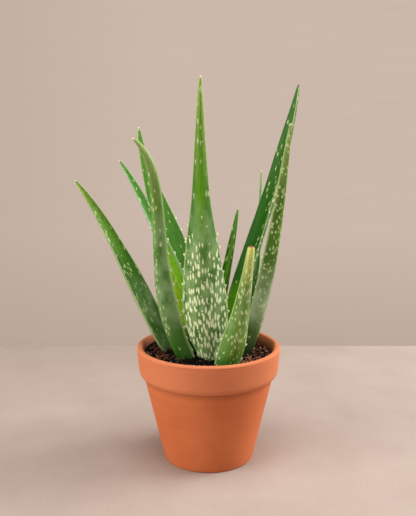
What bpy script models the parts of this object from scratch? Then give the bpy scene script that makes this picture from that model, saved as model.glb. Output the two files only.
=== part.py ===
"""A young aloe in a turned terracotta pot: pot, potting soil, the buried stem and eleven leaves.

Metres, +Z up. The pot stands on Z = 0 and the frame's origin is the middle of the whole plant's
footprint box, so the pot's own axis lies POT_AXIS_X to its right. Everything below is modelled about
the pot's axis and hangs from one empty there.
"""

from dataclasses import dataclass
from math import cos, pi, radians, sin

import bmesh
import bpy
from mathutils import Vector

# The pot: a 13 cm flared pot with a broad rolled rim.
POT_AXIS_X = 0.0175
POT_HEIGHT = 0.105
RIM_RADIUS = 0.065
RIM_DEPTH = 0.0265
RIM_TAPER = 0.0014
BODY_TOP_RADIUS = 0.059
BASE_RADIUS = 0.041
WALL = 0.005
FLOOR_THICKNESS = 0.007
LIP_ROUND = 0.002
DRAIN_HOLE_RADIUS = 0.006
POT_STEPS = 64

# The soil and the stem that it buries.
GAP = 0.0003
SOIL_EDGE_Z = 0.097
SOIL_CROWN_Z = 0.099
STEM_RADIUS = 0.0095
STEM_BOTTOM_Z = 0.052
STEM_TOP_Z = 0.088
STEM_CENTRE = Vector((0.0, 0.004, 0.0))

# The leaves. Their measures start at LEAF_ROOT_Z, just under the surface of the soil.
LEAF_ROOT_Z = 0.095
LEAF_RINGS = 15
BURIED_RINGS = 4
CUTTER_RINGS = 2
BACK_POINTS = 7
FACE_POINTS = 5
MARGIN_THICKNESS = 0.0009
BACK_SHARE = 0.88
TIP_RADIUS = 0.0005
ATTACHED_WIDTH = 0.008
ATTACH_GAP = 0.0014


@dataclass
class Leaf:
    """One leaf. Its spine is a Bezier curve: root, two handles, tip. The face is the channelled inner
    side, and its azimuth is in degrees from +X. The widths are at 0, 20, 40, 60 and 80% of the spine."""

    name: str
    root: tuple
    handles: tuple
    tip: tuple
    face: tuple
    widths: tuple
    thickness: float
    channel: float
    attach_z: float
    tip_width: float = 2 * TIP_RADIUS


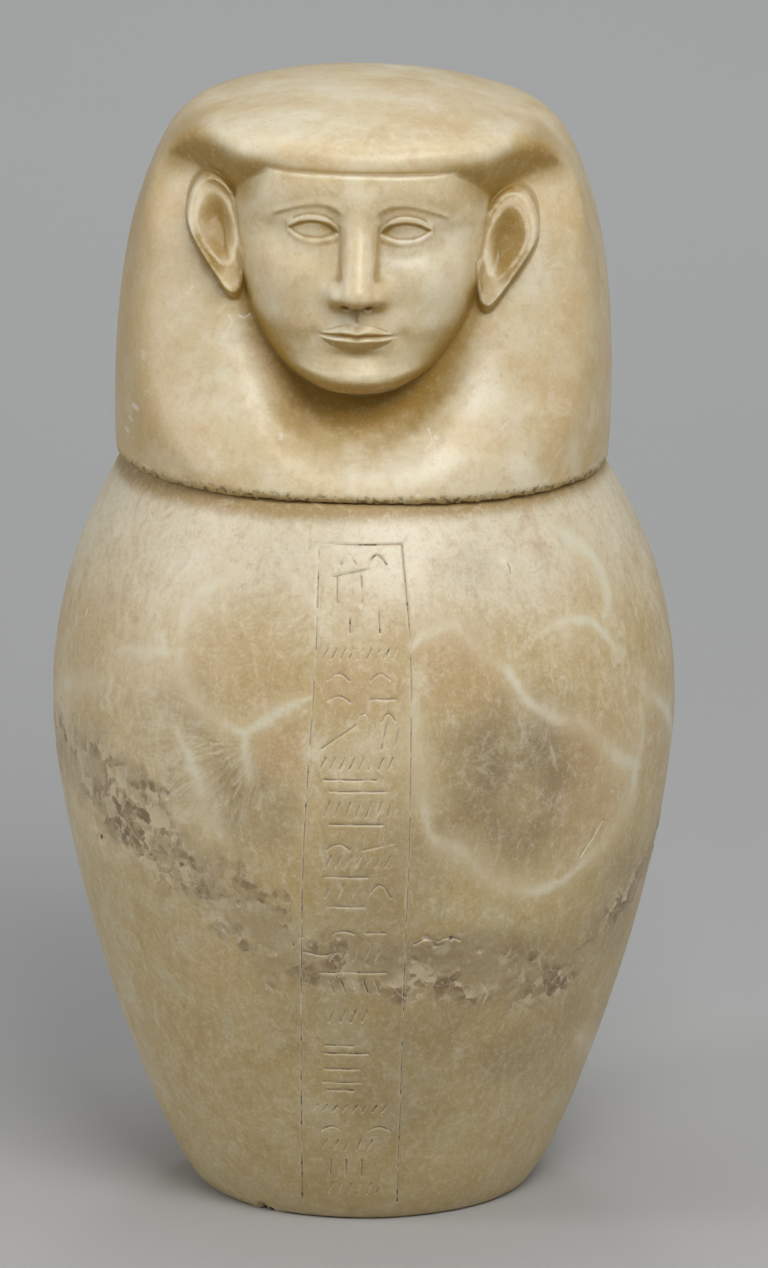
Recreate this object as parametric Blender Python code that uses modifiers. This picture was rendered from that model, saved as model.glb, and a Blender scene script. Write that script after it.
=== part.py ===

━━━━━━━━━━━━━━━━

> _YOUR OBJECTIVE_: Leave out every line before the one containing "Recreate this object"; set down that line and all remaining lines of the material exactly.

> _SOLUTION TO THE PROBLEM_:
Recreate this object as parametric Blender Python code that uses modifiers. This picture was rendered from that model, saved as model.glb, and a Blender scene script. Write that script after it.
=== part.py ===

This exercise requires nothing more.